Using the material below, print the line that contains "Reconstruct the object", the line that contains "CURL_SLOPE = 0.80", and every line in between, exactly and nothing else.
>> BEGIN Information given
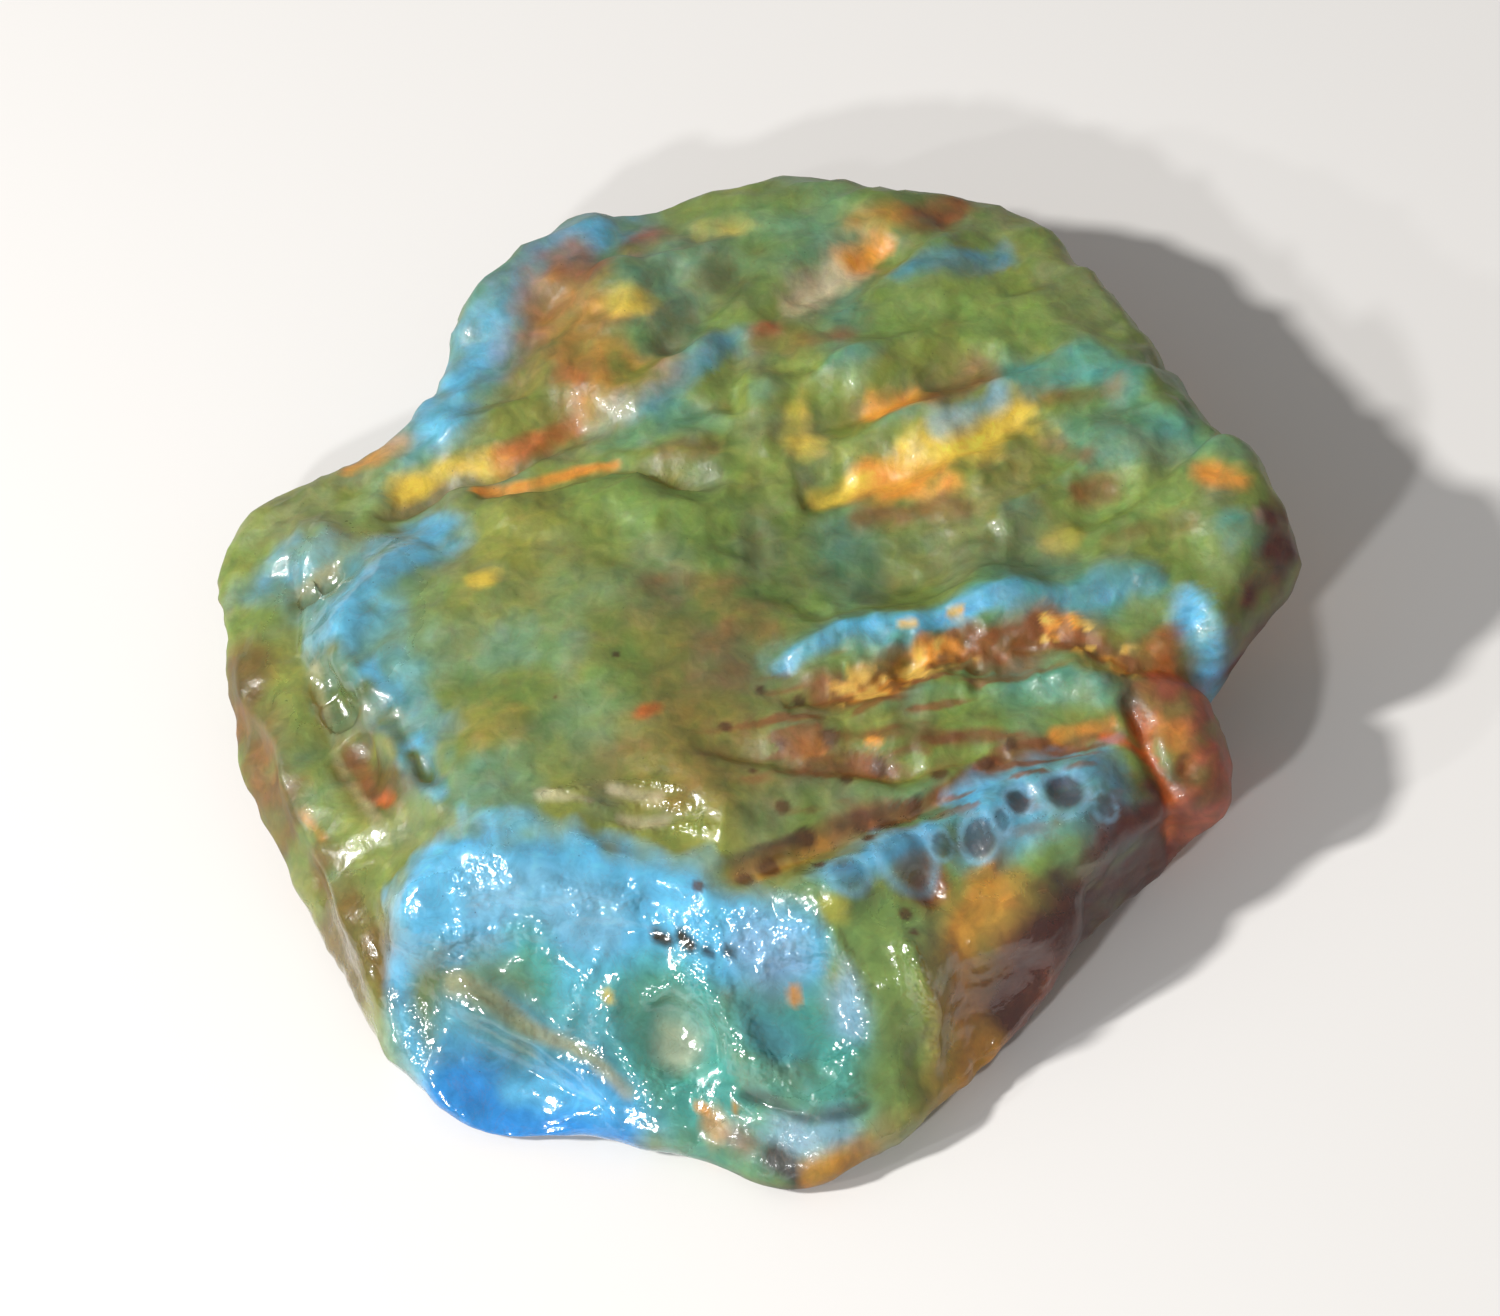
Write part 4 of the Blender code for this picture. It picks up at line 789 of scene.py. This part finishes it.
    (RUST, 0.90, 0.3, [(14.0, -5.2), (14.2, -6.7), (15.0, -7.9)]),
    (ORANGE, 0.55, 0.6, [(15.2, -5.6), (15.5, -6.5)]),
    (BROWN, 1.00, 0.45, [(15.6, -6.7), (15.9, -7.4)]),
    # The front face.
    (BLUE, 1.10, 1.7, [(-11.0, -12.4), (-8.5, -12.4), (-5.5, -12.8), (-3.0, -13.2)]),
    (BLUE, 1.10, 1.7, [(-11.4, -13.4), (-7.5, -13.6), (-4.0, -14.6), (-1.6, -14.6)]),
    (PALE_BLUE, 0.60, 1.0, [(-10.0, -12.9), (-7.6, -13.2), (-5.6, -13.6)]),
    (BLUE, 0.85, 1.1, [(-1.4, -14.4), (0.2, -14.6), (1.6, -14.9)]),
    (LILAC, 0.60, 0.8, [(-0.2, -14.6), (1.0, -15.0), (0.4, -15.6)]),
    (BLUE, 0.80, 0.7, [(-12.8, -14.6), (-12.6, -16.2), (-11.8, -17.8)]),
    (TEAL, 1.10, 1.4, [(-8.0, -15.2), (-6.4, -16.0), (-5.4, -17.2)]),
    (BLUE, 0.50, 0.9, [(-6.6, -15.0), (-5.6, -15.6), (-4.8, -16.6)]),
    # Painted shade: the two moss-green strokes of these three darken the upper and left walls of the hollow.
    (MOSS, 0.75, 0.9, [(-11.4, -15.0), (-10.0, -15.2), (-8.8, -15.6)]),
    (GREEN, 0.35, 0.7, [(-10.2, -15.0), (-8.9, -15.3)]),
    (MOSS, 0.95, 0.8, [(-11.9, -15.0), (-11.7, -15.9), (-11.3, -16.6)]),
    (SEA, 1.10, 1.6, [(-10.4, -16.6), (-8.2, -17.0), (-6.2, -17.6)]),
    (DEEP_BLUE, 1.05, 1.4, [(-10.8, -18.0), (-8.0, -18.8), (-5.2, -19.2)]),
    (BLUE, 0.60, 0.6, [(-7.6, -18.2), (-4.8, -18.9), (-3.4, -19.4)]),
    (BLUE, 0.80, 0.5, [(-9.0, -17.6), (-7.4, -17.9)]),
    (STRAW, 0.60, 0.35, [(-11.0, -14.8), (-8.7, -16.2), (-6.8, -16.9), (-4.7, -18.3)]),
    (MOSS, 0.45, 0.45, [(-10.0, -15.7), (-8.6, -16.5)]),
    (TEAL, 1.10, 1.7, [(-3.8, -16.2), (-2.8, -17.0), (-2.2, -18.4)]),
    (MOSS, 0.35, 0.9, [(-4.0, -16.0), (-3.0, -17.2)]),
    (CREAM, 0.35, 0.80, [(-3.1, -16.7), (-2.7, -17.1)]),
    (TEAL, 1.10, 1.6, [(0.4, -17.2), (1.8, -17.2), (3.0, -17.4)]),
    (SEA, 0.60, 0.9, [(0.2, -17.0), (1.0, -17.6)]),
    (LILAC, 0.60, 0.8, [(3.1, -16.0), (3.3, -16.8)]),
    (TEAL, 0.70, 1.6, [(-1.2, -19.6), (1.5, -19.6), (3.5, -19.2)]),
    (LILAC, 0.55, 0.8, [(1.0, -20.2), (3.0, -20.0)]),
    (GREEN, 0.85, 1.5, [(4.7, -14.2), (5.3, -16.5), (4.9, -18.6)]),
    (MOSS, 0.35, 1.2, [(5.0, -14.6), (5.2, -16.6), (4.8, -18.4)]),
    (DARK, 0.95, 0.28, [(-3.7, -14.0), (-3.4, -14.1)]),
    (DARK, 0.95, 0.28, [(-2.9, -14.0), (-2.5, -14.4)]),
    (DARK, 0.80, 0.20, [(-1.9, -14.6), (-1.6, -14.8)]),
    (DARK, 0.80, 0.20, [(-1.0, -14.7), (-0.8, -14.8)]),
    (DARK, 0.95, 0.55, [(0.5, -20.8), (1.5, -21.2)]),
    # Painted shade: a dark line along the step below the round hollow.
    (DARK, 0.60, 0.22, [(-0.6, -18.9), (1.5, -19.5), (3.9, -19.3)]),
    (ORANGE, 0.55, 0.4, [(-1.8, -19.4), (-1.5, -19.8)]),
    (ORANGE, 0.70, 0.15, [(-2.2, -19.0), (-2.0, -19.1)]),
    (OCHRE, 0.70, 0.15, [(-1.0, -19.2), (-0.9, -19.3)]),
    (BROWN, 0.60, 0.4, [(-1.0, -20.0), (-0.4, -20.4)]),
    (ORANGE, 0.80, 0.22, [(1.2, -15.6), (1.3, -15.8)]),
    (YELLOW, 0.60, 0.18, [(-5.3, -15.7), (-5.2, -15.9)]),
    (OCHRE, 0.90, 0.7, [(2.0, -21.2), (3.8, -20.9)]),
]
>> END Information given
>> BEGIN Information given
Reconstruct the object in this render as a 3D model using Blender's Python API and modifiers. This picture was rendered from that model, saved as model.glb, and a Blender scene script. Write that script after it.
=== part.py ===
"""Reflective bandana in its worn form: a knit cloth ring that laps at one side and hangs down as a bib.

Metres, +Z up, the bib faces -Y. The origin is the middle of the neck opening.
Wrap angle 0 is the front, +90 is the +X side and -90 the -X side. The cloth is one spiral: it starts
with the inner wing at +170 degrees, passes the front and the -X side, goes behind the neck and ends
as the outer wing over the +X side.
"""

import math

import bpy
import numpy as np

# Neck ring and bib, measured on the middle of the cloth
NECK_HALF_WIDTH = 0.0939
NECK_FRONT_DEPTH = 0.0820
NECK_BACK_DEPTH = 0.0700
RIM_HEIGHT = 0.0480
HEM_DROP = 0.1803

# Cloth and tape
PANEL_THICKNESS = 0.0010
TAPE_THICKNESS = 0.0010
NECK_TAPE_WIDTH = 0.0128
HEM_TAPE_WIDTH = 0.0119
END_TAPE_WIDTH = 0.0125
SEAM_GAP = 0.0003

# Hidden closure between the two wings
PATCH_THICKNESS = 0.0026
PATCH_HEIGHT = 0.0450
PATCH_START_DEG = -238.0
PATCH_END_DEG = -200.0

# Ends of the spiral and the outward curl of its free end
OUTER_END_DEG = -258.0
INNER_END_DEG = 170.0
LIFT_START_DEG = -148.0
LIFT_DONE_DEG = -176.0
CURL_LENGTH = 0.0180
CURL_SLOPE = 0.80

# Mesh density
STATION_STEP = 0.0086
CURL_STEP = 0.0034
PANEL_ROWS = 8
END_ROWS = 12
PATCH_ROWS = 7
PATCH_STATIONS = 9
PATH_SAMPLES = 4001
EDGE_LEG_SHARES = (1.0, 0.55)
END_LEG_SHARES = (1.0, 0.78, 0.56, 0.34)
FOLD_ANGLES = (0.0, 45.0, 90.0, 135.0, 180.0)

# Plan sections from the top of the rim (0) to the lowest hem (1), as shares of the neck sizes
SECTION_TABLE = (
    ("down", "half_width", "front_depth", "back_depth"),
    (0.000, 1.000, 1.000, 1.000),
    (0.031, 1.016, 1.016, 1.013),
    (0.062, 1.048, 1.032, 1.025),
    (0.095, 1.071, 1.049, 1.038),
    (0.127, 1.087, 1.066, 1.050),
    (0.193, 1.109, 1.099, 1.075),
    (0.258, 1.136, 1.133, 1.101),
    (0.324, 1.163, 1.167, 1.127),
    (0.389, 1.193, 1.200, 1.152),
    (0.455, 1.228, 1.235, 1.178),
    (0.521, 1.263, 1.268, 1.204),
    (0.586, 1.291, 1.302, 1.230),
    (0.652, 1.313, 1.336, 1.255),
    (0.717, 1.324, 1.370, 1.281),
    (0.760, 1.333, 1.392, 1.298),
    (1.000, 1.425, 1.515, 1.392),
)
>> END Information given
>> BEGIN Information given
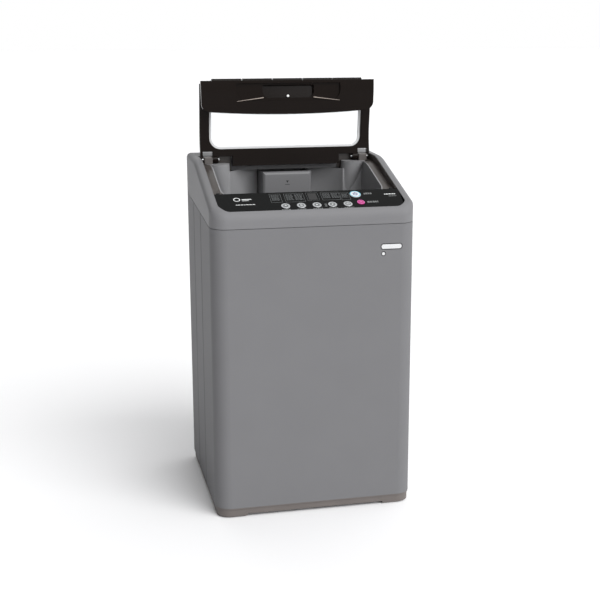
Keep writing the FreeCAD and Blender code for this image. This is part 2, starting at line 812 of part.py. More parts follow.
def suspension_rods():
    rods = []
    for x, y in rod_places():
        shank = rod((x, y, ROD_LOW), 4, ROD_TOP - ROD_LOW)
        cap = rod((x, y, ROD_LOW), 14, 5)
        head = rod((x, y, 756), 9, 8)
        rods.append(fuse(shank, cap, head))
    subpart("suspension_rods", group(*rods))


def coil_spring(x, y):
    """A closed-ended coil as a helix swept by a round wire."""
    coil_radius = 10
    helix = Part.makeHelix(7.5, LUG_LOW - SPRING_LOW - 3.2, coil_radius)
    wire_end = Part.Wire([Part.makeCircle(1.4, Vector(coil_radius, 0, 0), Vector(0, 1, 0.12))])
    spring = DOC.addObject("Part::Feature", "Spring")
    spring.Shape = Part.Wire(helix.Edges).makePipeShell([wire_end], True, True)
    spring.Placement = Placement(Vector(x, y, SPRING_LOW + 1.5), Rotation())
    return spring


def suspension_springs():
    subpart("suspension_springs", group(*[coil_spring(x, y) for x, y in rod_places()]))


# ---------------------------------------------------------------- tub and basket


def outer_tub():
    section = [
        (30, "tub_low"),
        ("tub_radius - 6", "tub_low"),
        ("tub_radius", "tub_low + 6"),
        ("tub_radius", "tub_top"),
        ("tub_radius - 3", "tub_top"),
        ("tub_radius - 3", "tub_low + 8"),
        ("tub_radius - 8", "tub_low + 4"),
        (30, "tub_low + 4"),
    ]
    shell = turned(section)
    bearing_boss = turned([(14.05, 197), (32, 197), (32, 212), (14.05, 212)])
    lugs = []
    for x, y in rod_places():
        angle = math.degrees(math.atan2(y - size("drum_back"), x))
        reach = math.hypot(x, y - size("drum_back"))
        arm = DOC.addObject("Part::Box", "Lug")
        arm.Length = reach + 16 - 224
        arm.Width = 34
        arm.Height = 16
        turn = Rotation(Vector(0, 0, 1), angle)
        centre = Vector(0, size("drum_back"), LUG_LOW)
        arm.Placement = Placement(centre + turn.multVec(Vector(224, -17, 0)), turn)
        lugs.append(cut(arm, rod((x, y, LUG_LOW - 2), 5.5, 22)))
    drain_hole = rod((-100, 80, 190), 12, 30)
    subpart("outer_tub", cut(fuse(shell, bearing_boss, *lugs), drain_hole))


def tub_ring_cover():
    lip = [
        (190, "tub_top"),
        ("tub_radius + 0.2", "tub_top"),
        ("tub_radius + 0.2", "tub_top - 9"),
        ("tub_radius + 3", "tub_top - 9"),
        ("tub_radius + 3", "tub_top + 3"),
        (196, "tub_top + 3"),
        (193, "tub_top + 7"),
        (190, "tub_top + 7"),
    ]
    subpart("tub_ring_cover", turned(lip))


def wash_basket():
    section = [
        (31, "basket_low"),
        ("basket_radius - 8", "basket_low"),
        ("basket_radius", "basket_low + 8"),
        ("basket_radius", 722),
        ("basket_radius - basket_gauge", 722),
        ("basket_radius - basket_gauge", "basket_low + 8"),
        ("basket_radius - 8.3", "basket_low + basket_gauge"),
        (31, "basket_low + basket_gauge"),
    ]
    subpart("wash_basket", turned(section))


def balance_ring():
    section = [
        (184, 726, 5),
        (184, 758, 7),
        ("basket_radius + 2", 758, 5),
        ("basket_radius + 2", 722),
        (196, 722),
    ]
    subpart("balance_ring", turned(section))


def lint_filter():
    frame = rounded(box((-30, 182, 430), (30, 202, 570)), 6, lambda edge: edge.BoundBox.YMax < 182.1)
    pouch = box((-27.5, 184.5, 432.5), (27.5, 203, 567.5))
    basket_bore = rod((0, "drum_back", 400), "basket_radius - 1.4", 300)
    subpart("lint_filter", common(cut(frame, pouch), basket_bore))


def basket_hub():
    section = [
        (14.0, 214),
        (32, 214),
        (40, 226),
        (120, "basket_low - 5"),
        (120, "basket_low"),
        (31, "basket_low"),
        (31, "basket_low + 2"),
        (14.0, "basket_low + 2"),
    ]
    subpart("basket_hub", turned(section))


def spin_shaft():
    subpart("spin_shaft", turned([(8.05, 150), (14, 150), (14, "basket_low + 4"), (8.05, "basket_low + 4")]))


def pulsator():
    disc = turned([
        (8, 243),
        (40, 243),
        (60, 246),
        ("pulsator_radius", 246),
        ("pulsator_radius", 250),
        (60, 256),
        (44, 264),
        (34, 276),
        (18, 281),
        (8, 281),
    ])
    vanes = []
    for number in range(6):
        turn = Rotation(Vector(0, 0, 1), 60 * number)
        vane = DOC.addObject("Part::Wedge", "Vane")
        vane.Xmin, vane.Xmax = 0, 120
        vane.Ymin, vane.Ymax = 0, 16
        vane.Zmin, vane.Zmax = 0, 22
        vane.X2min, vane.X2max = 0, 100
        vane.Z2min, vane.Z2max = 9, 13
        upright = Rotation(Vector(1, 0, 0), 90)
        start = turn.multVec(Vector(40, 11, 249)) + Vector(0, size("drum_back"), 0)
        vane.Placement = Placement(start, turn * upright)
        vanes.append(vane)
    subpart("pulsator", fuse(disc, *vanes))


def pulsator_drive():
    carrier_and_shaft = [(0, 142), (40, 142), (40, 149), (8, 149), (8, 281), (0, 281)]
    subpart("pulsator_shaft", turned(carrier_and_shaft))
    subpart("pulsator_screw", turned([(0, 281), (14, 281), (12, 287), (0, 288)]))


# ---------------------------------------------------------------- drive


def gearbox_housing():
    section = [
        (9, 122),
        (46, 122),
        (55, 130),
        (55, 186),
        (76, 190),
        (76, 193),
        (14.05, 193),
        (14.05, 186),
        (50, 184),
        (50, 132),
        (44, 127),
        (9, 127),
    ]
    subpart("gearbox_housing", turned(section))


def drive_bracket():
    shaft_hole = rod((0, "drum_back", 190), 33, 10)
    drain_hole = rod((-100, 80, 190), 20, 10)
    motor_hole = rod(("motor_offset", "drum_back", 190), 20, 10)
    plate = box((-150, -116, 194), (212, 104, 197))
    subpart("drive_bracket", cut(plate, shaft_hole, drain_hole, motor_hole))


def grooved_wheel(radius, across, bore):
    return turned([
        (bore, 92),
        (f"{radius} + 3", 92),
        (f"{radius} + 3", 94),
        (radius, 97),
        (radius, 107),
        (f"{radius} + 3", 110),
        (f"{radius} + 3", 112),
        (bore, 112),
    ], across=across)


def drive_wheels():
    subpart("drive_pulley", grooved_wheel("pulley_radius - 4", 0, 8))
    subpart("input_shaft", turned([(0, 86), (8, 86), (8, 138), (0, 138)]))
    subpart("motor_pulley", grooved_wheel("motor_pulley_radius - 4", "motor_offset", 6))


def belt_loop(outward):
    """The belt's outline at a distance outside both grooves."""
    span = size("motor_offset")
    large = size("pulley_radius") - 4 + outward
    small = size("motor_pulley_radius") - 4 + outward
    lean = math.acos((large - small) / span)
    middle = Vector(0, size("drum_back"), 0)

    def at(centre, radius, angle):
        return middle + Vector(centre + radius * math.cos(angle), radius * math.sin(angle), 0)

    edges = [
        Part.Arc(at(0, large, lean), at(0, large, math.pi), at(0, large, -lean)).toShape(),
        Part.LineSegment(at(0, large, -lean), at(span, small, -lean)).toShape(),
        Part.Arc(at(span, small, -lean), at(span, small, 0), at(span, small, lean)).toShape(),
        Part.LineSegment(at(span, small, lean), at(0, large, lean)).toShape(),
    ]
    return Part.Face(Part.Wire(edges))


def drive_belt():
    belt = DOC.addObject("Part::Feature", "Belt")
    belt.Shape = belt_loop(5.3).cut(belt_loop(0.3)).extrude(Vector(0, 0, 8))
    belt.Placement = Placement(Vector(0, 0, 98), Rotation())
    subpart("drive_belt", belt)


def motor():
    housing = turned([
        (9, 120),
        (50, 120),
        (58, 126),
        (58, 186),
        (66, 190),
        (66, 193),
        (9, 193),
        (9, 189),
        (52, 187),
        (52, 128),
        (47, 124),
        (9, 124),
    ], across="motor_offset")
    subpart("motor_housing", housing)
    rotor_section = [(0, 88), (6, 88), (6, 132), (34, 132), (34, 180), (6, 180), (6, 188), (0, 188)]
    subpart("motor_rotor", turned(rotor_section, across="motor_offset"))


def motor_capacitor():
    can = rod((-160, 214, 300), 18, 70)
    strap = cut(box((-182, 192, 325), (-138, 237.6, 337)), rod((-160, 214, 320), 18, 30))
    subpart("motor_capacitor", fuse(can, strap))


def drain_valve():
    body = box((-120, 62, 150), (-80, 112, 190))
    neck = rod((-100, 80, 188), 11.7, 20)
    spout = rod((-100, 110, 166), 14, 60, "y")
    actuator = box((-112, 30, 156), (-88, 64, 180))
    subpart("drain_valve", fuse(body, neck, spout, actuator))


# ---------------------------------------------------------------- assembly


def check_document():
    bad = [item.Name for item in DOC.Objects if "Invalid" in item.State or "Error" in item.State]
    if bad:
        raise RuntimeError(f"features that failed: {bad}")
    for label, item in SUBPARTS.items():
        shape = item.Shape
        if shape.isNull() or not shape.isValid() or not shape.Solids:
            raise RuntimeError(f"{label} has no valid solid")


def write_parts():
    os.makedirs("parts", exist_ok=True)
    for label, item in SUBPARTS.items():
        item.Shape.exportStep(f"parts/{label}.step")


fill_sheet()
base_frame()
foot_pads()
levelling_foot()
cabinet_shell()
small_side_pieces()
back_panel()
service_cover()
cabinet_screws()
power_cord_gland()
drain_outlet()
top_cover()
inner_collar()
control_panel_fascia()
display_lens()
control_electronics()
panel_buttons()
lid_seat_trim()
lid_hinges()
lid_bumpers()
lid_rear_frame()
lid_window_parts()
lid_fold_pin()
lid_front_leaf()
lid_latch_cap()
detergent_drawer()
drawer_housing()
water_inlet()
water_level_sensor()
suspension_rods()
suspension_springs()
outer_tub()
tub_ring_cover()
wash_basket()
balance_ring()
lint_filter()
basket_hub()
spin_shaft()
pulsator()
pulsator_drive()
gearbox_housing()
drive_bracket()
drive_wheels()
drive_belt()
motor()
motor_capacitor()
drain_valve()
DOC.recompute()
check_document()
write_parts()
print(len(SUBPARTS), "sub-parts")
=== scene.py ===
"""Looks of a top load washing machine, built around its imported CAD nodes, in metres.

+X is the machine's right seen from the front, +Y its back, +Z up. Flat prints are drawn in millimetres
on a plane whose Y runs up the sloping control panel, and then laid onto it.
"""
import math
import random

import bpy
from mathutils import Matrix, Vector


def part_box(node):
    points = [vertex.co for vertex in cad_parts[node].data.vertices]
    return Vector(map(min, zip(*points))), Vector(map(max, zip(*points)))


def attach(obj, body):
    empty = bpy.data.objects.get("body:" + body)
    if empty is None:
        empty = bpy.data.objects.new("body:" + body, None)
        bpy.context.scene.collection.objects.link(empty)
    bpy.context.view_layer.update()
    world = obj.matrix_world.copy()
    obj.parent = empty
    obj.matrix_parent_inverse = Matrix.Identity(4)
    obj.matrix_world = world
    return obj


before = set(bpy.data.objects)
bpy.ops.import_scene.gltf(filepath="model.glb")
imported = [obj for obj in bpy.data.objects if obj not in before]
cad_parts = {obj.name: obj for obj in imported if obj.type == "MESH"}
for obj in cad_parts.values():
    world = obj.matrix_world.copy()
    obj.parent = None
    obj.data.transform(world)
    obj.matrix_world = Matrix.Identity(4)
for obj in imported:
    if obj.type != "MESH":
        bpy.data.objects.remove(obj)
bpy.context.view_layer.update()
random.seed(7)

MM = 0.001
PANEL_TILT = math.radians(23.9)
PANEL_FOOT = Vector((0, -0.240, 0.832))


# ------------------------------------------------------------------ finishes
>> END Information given
:: Solved problem ::
Reconstruct the object in this render as a 3D model using Blender's Python API and modifiers. This picture was rendered from that model, saved as model.glb, and a Blender scene script. Write that script after it.
=== part.py ===
"""Reflective bandana in its worn form: a knit cloth ring that laps at one side and hangs down as a bib.

Metres, +Z up, the bib faces -Y. The origin is the middle of the neck opening.
Wrap angle 0 is the front, +90 is the +X side and -90 the -X side. The cloth is one spiral: it starts
with the inner wing at +170 degrees, passes the front and the -X side, goes behind the neck and ends
as the outer wing over the +X side.
"""

import math

import bpy
import numpy as np

# Neck ring and bib, measured on the middle of the cloth
NECK_HALF_WIDTH = 0.0939
NECK_FRONT_DEPTH = 0.0820
NECK_BACK_DEPTH = 0.0700
RIM_HEIGHT = 0.0480
HEM_DROP = 0.1803

# Cloth and tape
PANEL_THICKNESS = 0.0010
TAPE_THICKNESS = 0.0010
NECK_TAPE_WIDTH = 0.0128
HEM_TAPE_WIDTH = 0.0119
END_TAPE_WIDTH = 0.0125
SEAM_GAP = 0.0003

# Hidden closure between the two wings
PATCH_THICKNESS = 0.0026
PATCH_HEIGHT = 0.0450
PATCH_START_DEG = -238.0
PATCH_END_DEG = -200.0

# Ends of the spiral and the outward curl of its free end
OUTER_END_DEG = -258.0
INNER_END_DEG = 170.0
LIFT_START_DEG = -148.0
LIFT_DONE_DEG = -176.0
CURL_LENGTH = 0.0180
CURL_SLOPE = 0.80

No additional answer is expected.